La couleur se manifeste de manière violente à travers les rayures et les taches qui s’épanchent. Le travail du noir est aussi essentiel : striations, griffonnages, spirales, tracés erratiques s’entrecroisent et quadrillent l’espace plastique. Le noir exprime le plein et le vide : il se traduit par des bandes reluisantes ou mates.
Chez Danielle Lauzon, la zone blanche « vide » est brisée, ébréchée, déchiquetée par le tracé imprévisible, turbulent, alors que dans la peinture chinoise classique les contours des formes et les transitions entre les couleurs – entre le vide et le plein – sont plutôt doux et harmonieux.
La joie de l’acte de peindre se manifeste dans la diversité des moyens utilisés (pinceau, spatule, application au doigt de la couleur, rouleau) ainsi que dans la variété de médiums artistiques (acrylique, encre, bâton à huile, collage). « Je travaille avec l’acrylique très liquide », explique Danielle Lauzon. Elle précise : « Je travaille plusieurs épaisseurs et j’enlève. Je travaille sur la transparence. » L’application des diverses couches de peinture est visible… Au bout du compte, l’effet d’agitation est tempéré par l’harmonie générale où baigne l’espace pictural.

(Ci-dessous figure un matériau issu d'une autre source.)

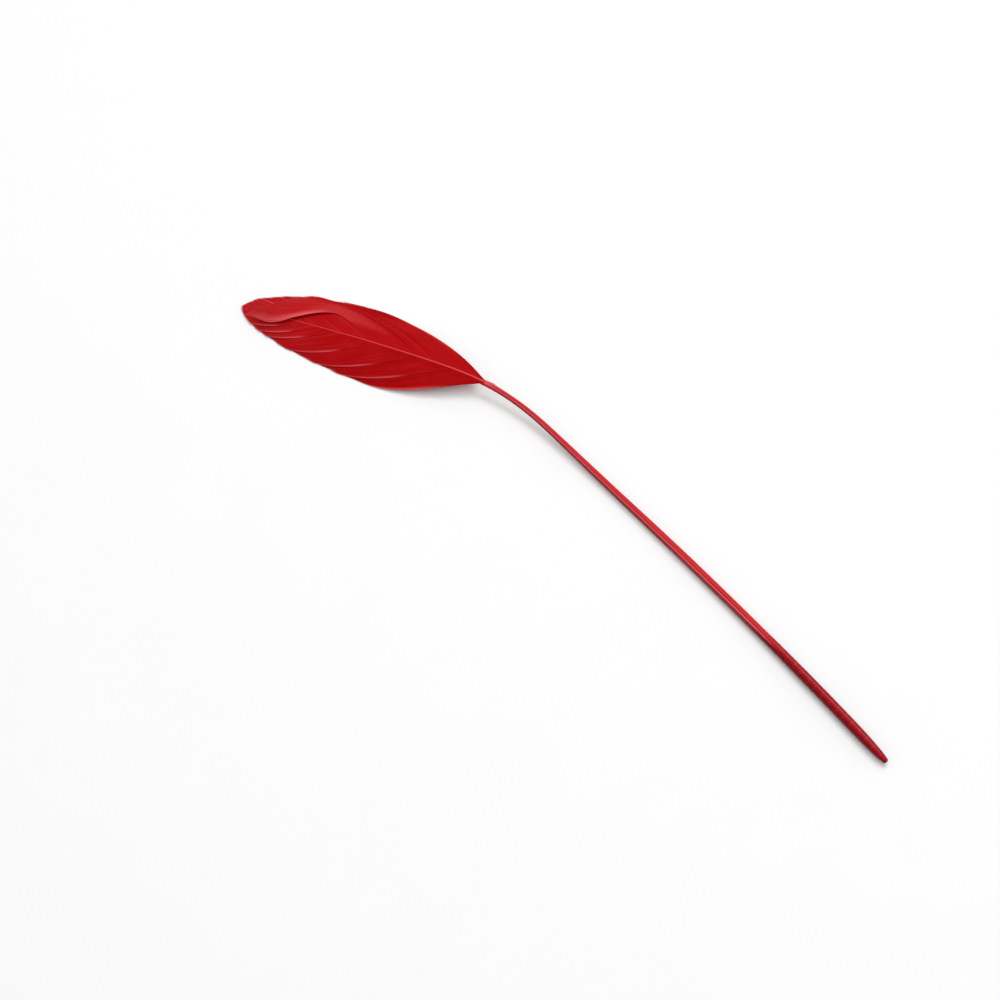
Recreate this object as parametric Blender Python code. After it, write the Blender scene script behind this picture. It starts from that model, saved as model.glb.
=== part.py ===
"""One dyed goose feather, stripped bare to a leaf-shaped vane at its tip, lying on a flat surface.

The feather grew as one piece, so it is one solid: the round hollow-ended quill, the squarer rachis
that carries on from it, and the vane of barbs on both sides of the rachis. The barbs hold together
in narrow locks. Here and there the vane has split between two locks, and on the right one group of
locks has slipped over its neighbours.

Metres, +Z up. +X runs from the quill towards the vane's tip. The origin is under the quill, on the
surface that the feather lies on. Left and right are as seen from above, looking along +X.
"""

import math
import random

import bmesh
import bpy
from mathutils import Matrix, Vector

# The whole feather, measured along its shaft
FEATHER_LENGTH = 0.300
VANE_LENGTH = 0.098
VANE_START = FEATHER_LENGTH - VANE_LENGTH
ORIGIN_AT = 0.040

# The shaft's bends in plan: a slow sweep along it, and a kink at the foot of the vane
SHAFT_SWEEP = math.radians(9)
KINK = math.radians(23)
KINK_START = 0.168
KINK_END = 0.222
SPINE_STEP = 0.001

# The shaft's thickness
QUILL_RADIUS = 0.00185
TAPER_START = 0.040
TIP_RADIUS = 0.00026
SHAFT_END = FEATHER_LENGTH - 0.009
ROUNDED_LENGTH = 0.018
BLUNT_SHARE = 0.38
RACHIS_DEPTH = 1.15
PIT_DEPTH = 0.0015
PIT_MOUTH_SHARE = 0.55
PIT_FLOOR_SHARE = 0.40
SHAFT_SIDES = 12
END_SECTIONS = (0.0, 0.0005, 0.0015, 0.003, 0.005, 0.0075, 0.0105, 0.014, 0.018)
RESTING_SECTIONS = 18
ARCHING_SECTIONS = 37
FIRST_RESTING_SECTION = 0.024
FIRST_ARCHING_SECTION = 0.133
ROUND, SQUARE = 1.0, 0.62
SQUARE_START, SQUARE_END = 0.055, 0.110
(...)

Les œuvres récentes donnent parfois l’impression de raconter de subtiles histoires… encore qu’elles soient brouillées, car la narration essaime une profusion de formes. Dans Chasse à l’ours, un apparent ours polaire « déconstruit » est réduit à ses pattes qui se détachent d’une composition aux tracés noirs et aux lavis bleus. Dans Amérindie 3, un fragment de paysage composé de rochers est placé en haut à gauche ; il s’oppose à des griffonnages noirs au bâton à l’huile. Dans Amérindie 1, l’orange d’un soleil intense se dissipe à côté d’une bande acrylique blanche très « matiériste » ; d’inquiétantes irruptions de noir très directionnelles complètent la scène. Dans Afrique, émergent des figures zoomorphes évoquant des chiens.
Cette peinture, qui se reprend sans cesse, qui se laisse guider par le souffle du geste, qui ne se lasse pas d’explorer l’espace plastique, reflète en quelque sorte les aléas de l’existence et ses bifurcations cachées.